The Price Squeeze in Nasr City and Beyond

In Nasr City, one of Cairo's densest middle-class districts, a 90-square-metre apartment that sold for around EGP 900,000 in early 2022 now lists for EGP 2.4 million on Aqarmap, Egypt's largest property portal. That is a 167 percent increase in four years. Average household income in the Greater Cairo governorate, according to the CAPMAS 2025 household survey, grew by roughly 60 percent over the same period. The math does not work for most families.

The Social Housing and Mortgage Finance Fund, the state body that administers Egypt's subsidised housing programme known as Sakan Masr, has registered more than 4.7 million applicants since the programme launched in 2014. As of the fund's last published data from March 2026, just under 700,000 units had been allocated. That is a fulfilment rate of approximately 15 percent across twelve years.

In Ain Shams and Matariya, two of eastern Cairo's most densely populated informal districts, residents still wait for relocation decisions tied to the government's Informal Settlements Development Fund programme, which was restructured in 2021. The fund identified 357 high-risk informal areas across Cairo for priority intervention. By the end of 2025, completed relocations covered 89 of those zones, according to parliament briefings published on the People's Assembly website.

New Capital, Old Demand

The New Administrative Capital, located roughly 45 kilometres east of central Cairo on the Cairo-Suez road, was designed partly as a pressure valve for the capital's congestion. The government's Housing Ministry says the capital's R3 residential district alone covers 6,000 feddans and is meant to house half a million people at full build-out. Current occupancy figures have not been officially published, but satellite imagery analysis published by the urban research group Takween in May 2026 suggested that occupied units represent no more than 8 to 12 percent of delivered stock.

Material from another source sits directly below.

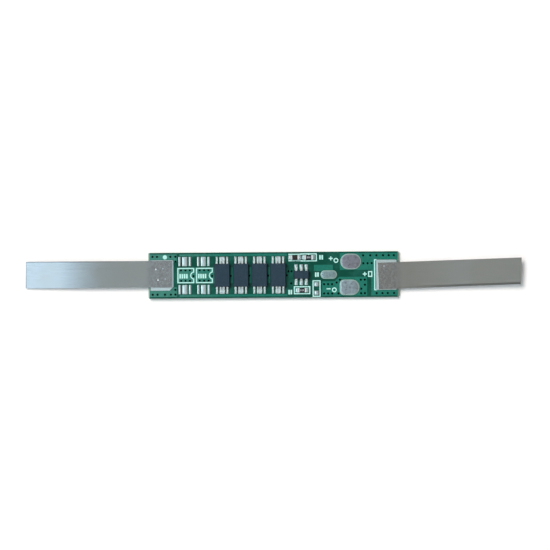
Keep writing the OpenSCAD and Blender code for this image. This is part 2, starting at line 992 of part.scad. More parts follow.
module chip_marks() {
    chip_place(resistor_1_x, upper_chip_y) {
        box_outline(box_l, box_w);
        translate([0, box_w / 2 - tick_l / 2])
            square([line_w, tick_l], center = true);
    }
    chip_place(resistor_2_x, lower_chip_y)
        box_outline(box_l, box_w);
    chip_place(spare_x, spare_y, 90)
        box_outline(box_l, box_w);
    // The capacitor's box shares its right side with the resistor's
    cap_box_l = resistor_1_x - box_l / 2 - control_x;
    translate([control_x + cap_box_l / 2 + line_w, upper_chip_y])
        box_outline(cap_box_l, box_w - line_w / 2);
}

module bracket() {
    translate([bracket_x, pos_land_y - bracket_h / 2])
        square([bracket_w, bracket_h]);
    for (side = [-1, 1])
        translate([bracket_x, pos_land_y + side * (bracket_h - line_w) / 2 - line_w / 2])
            square([bracket_tip, line_w]);
}

module print_pattern() {
    for (k = [0 : 1 : empty_places - 1])
        translate([place_x(k), 0])
            place_mark();
    chip_marks();
    bracket();
    translate(plus_ring_at)
        ring(ring_r);
    translate(minus_ring_at)
        ring(ring_r);
    translate(square_at)
        box_outline(square_mark[0], square_mark[1]);
    translate(dot_at)
        circle(dot_r);
    bars(2, upper_bars_at);
    bars(2, lower_bars_at);
    bars(2, spare_bars_at);
}

module legend() {
    color(ink)
        translate([0, 0, board_t])
            difference() {
                linear_extrude(pour_h + ink_t)
                    difference() {
                        print_pattern();
                        all_lands_outline(mask_gap);
                        vias();
                    }
                linear_extrude(pour_h)
                    pours();
            }
}

// ---- Parts ----

board();
fet_lands();
control_lands();
chip_lands();
b_minus_land();
b_plus_land();
p_plus_land();
p_minus_land();
sense_land();
fet(1);  // fet_1
fet(2);  // fet_2
fet(3);  // fet_3
fet(4);  // fet_4
fet_leads(1);  // fet_leads_1
fet_leads(2);  // fet_leads_2
fet_leads(3);  // fet_leads_3
fet_leads(4);  // fet_leads_4
control_chip();
control_leads();
resistor_1();
resistor_1_ends();
resistor_1_glaze();
resistor_2();
resistor_2_ends();
resistor_2_glaze();
capacitor();
capacitor_ends();
tab_minus();
tab_plus();
tab_minus_solder();
tab_plus_solder();
fet_solder();
control_solder();
chip_solder();
legend();
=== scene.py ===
"""Looks of the battery management board: finishes, solder, print and a plain studio."""

import json
import math

import bpy
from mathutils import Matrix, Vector

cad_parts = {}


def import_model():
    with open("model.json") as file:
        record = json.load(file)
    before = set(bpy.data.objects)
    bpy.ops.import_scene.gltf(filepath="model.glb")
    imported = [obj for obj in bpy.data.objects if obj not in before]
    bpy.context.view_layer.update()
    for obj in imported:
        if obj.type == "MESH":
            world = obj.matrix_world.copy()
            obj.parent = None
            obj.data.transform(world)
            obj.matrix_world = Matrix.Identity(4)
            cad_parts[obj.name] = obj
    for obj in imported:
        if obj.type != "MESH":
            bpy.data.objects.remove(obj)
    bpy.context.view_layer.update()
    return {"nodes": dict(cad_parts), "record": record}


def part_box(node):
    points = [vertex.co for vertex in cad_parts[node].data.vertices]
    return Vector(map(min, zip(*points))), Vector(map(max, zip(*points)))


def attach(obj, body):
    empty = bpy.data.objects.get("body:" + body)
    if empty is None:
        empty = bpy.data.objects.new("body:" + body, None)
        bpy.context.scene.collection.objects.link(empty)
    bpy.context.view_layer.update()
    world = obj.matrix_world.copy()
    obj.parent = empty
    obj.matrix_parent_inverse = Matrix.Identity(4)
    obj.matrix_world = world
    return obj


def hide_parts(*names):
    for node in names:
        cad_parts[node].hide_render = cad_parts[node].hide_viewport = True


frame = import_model()

MM = 0.001

# Places read from the frame
BOARD_LOW, BOARD_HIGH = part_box("board")
LAND_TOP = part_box("fet_lands")[1].z
LAMINATE_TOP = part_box("fet_lands")[0].z
COPPER_TOP = BOARD_HIGH.z
INK_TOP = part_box("legend")[1].z

# Places in mm of the painted glints on the weld marks, off the inner end and the near side of the
# left strip
WELD_GLINTS = [
    (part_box("tab_minus")[1].x / MM - along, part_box("tab_minus")[0].y / MM + across)
    for along, across in ((3.1, 3.4), (2.72, 1.4))
]

# Width of the scored step at each end of the board
SCORE_WIDTH = 0.25 * MM
# How far inside a surface a material still counts as that surface
EDGE_SKIN = 0.02 * MM
INK_THICKNESS = INK_TOP - COPPER_TOP


# ---- Shader helpers ----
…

The disconnect between delivered units and occupied homes points to a pricing problem. Entry-level units in the new capital's government-assigned affordable zones start at around EGP 350,000, technically subsidised, but service charges, mandatory parking fees, and infrastructure connection costs push the real first-year cost closer to EGP 480,000. A family qualifying for a Sakan Masr subsidy typically earns below EGP 4,500 a month. The mortgage repayment on that entry unit, even at a subsidised 8 percent interest rate over 20 years, exceeds EGP 4,000 a month.

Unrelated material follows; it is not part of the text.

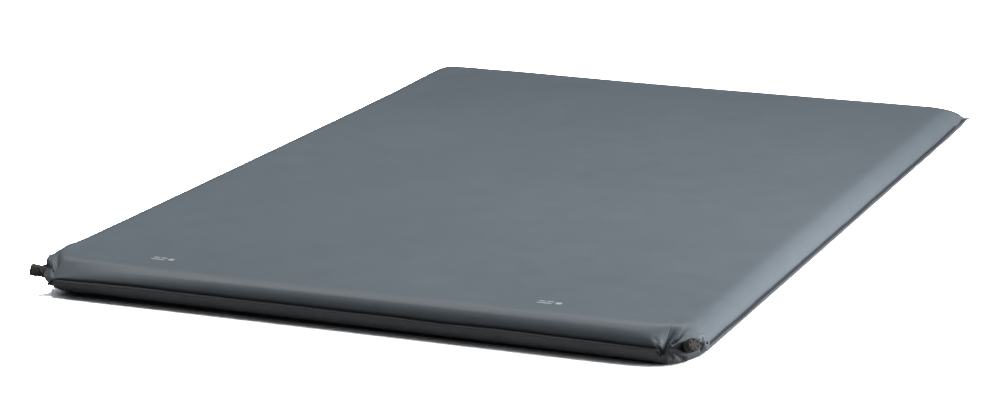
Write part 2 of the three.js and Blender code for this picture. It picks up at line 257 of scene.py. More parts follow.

Egypt's urban population is forecast by UN Habitat to hit 60 million by 2040, with Greater Cairo absorbing the largest share of that growth. The government has announced a third phase of the New Administrative Capital's residential programme, alongside new satellite cities at Galala on the Red Sea coast and Mostakbal City northeast of Cairo. Those projects will add supply. Whether they add affordable supply depends on whether the Housing Ministry revises the income ceiling thresholds for Sakan Masr, currently unchanged since 2019 despite the intervening pound collapses. Parliament's housing committee was scheduled to review those thresholds in its September 2026 session. Residents in Ain Shams, Nasr City, and the dozens of informal districts across Cairo's eastern fringe will be watching closely.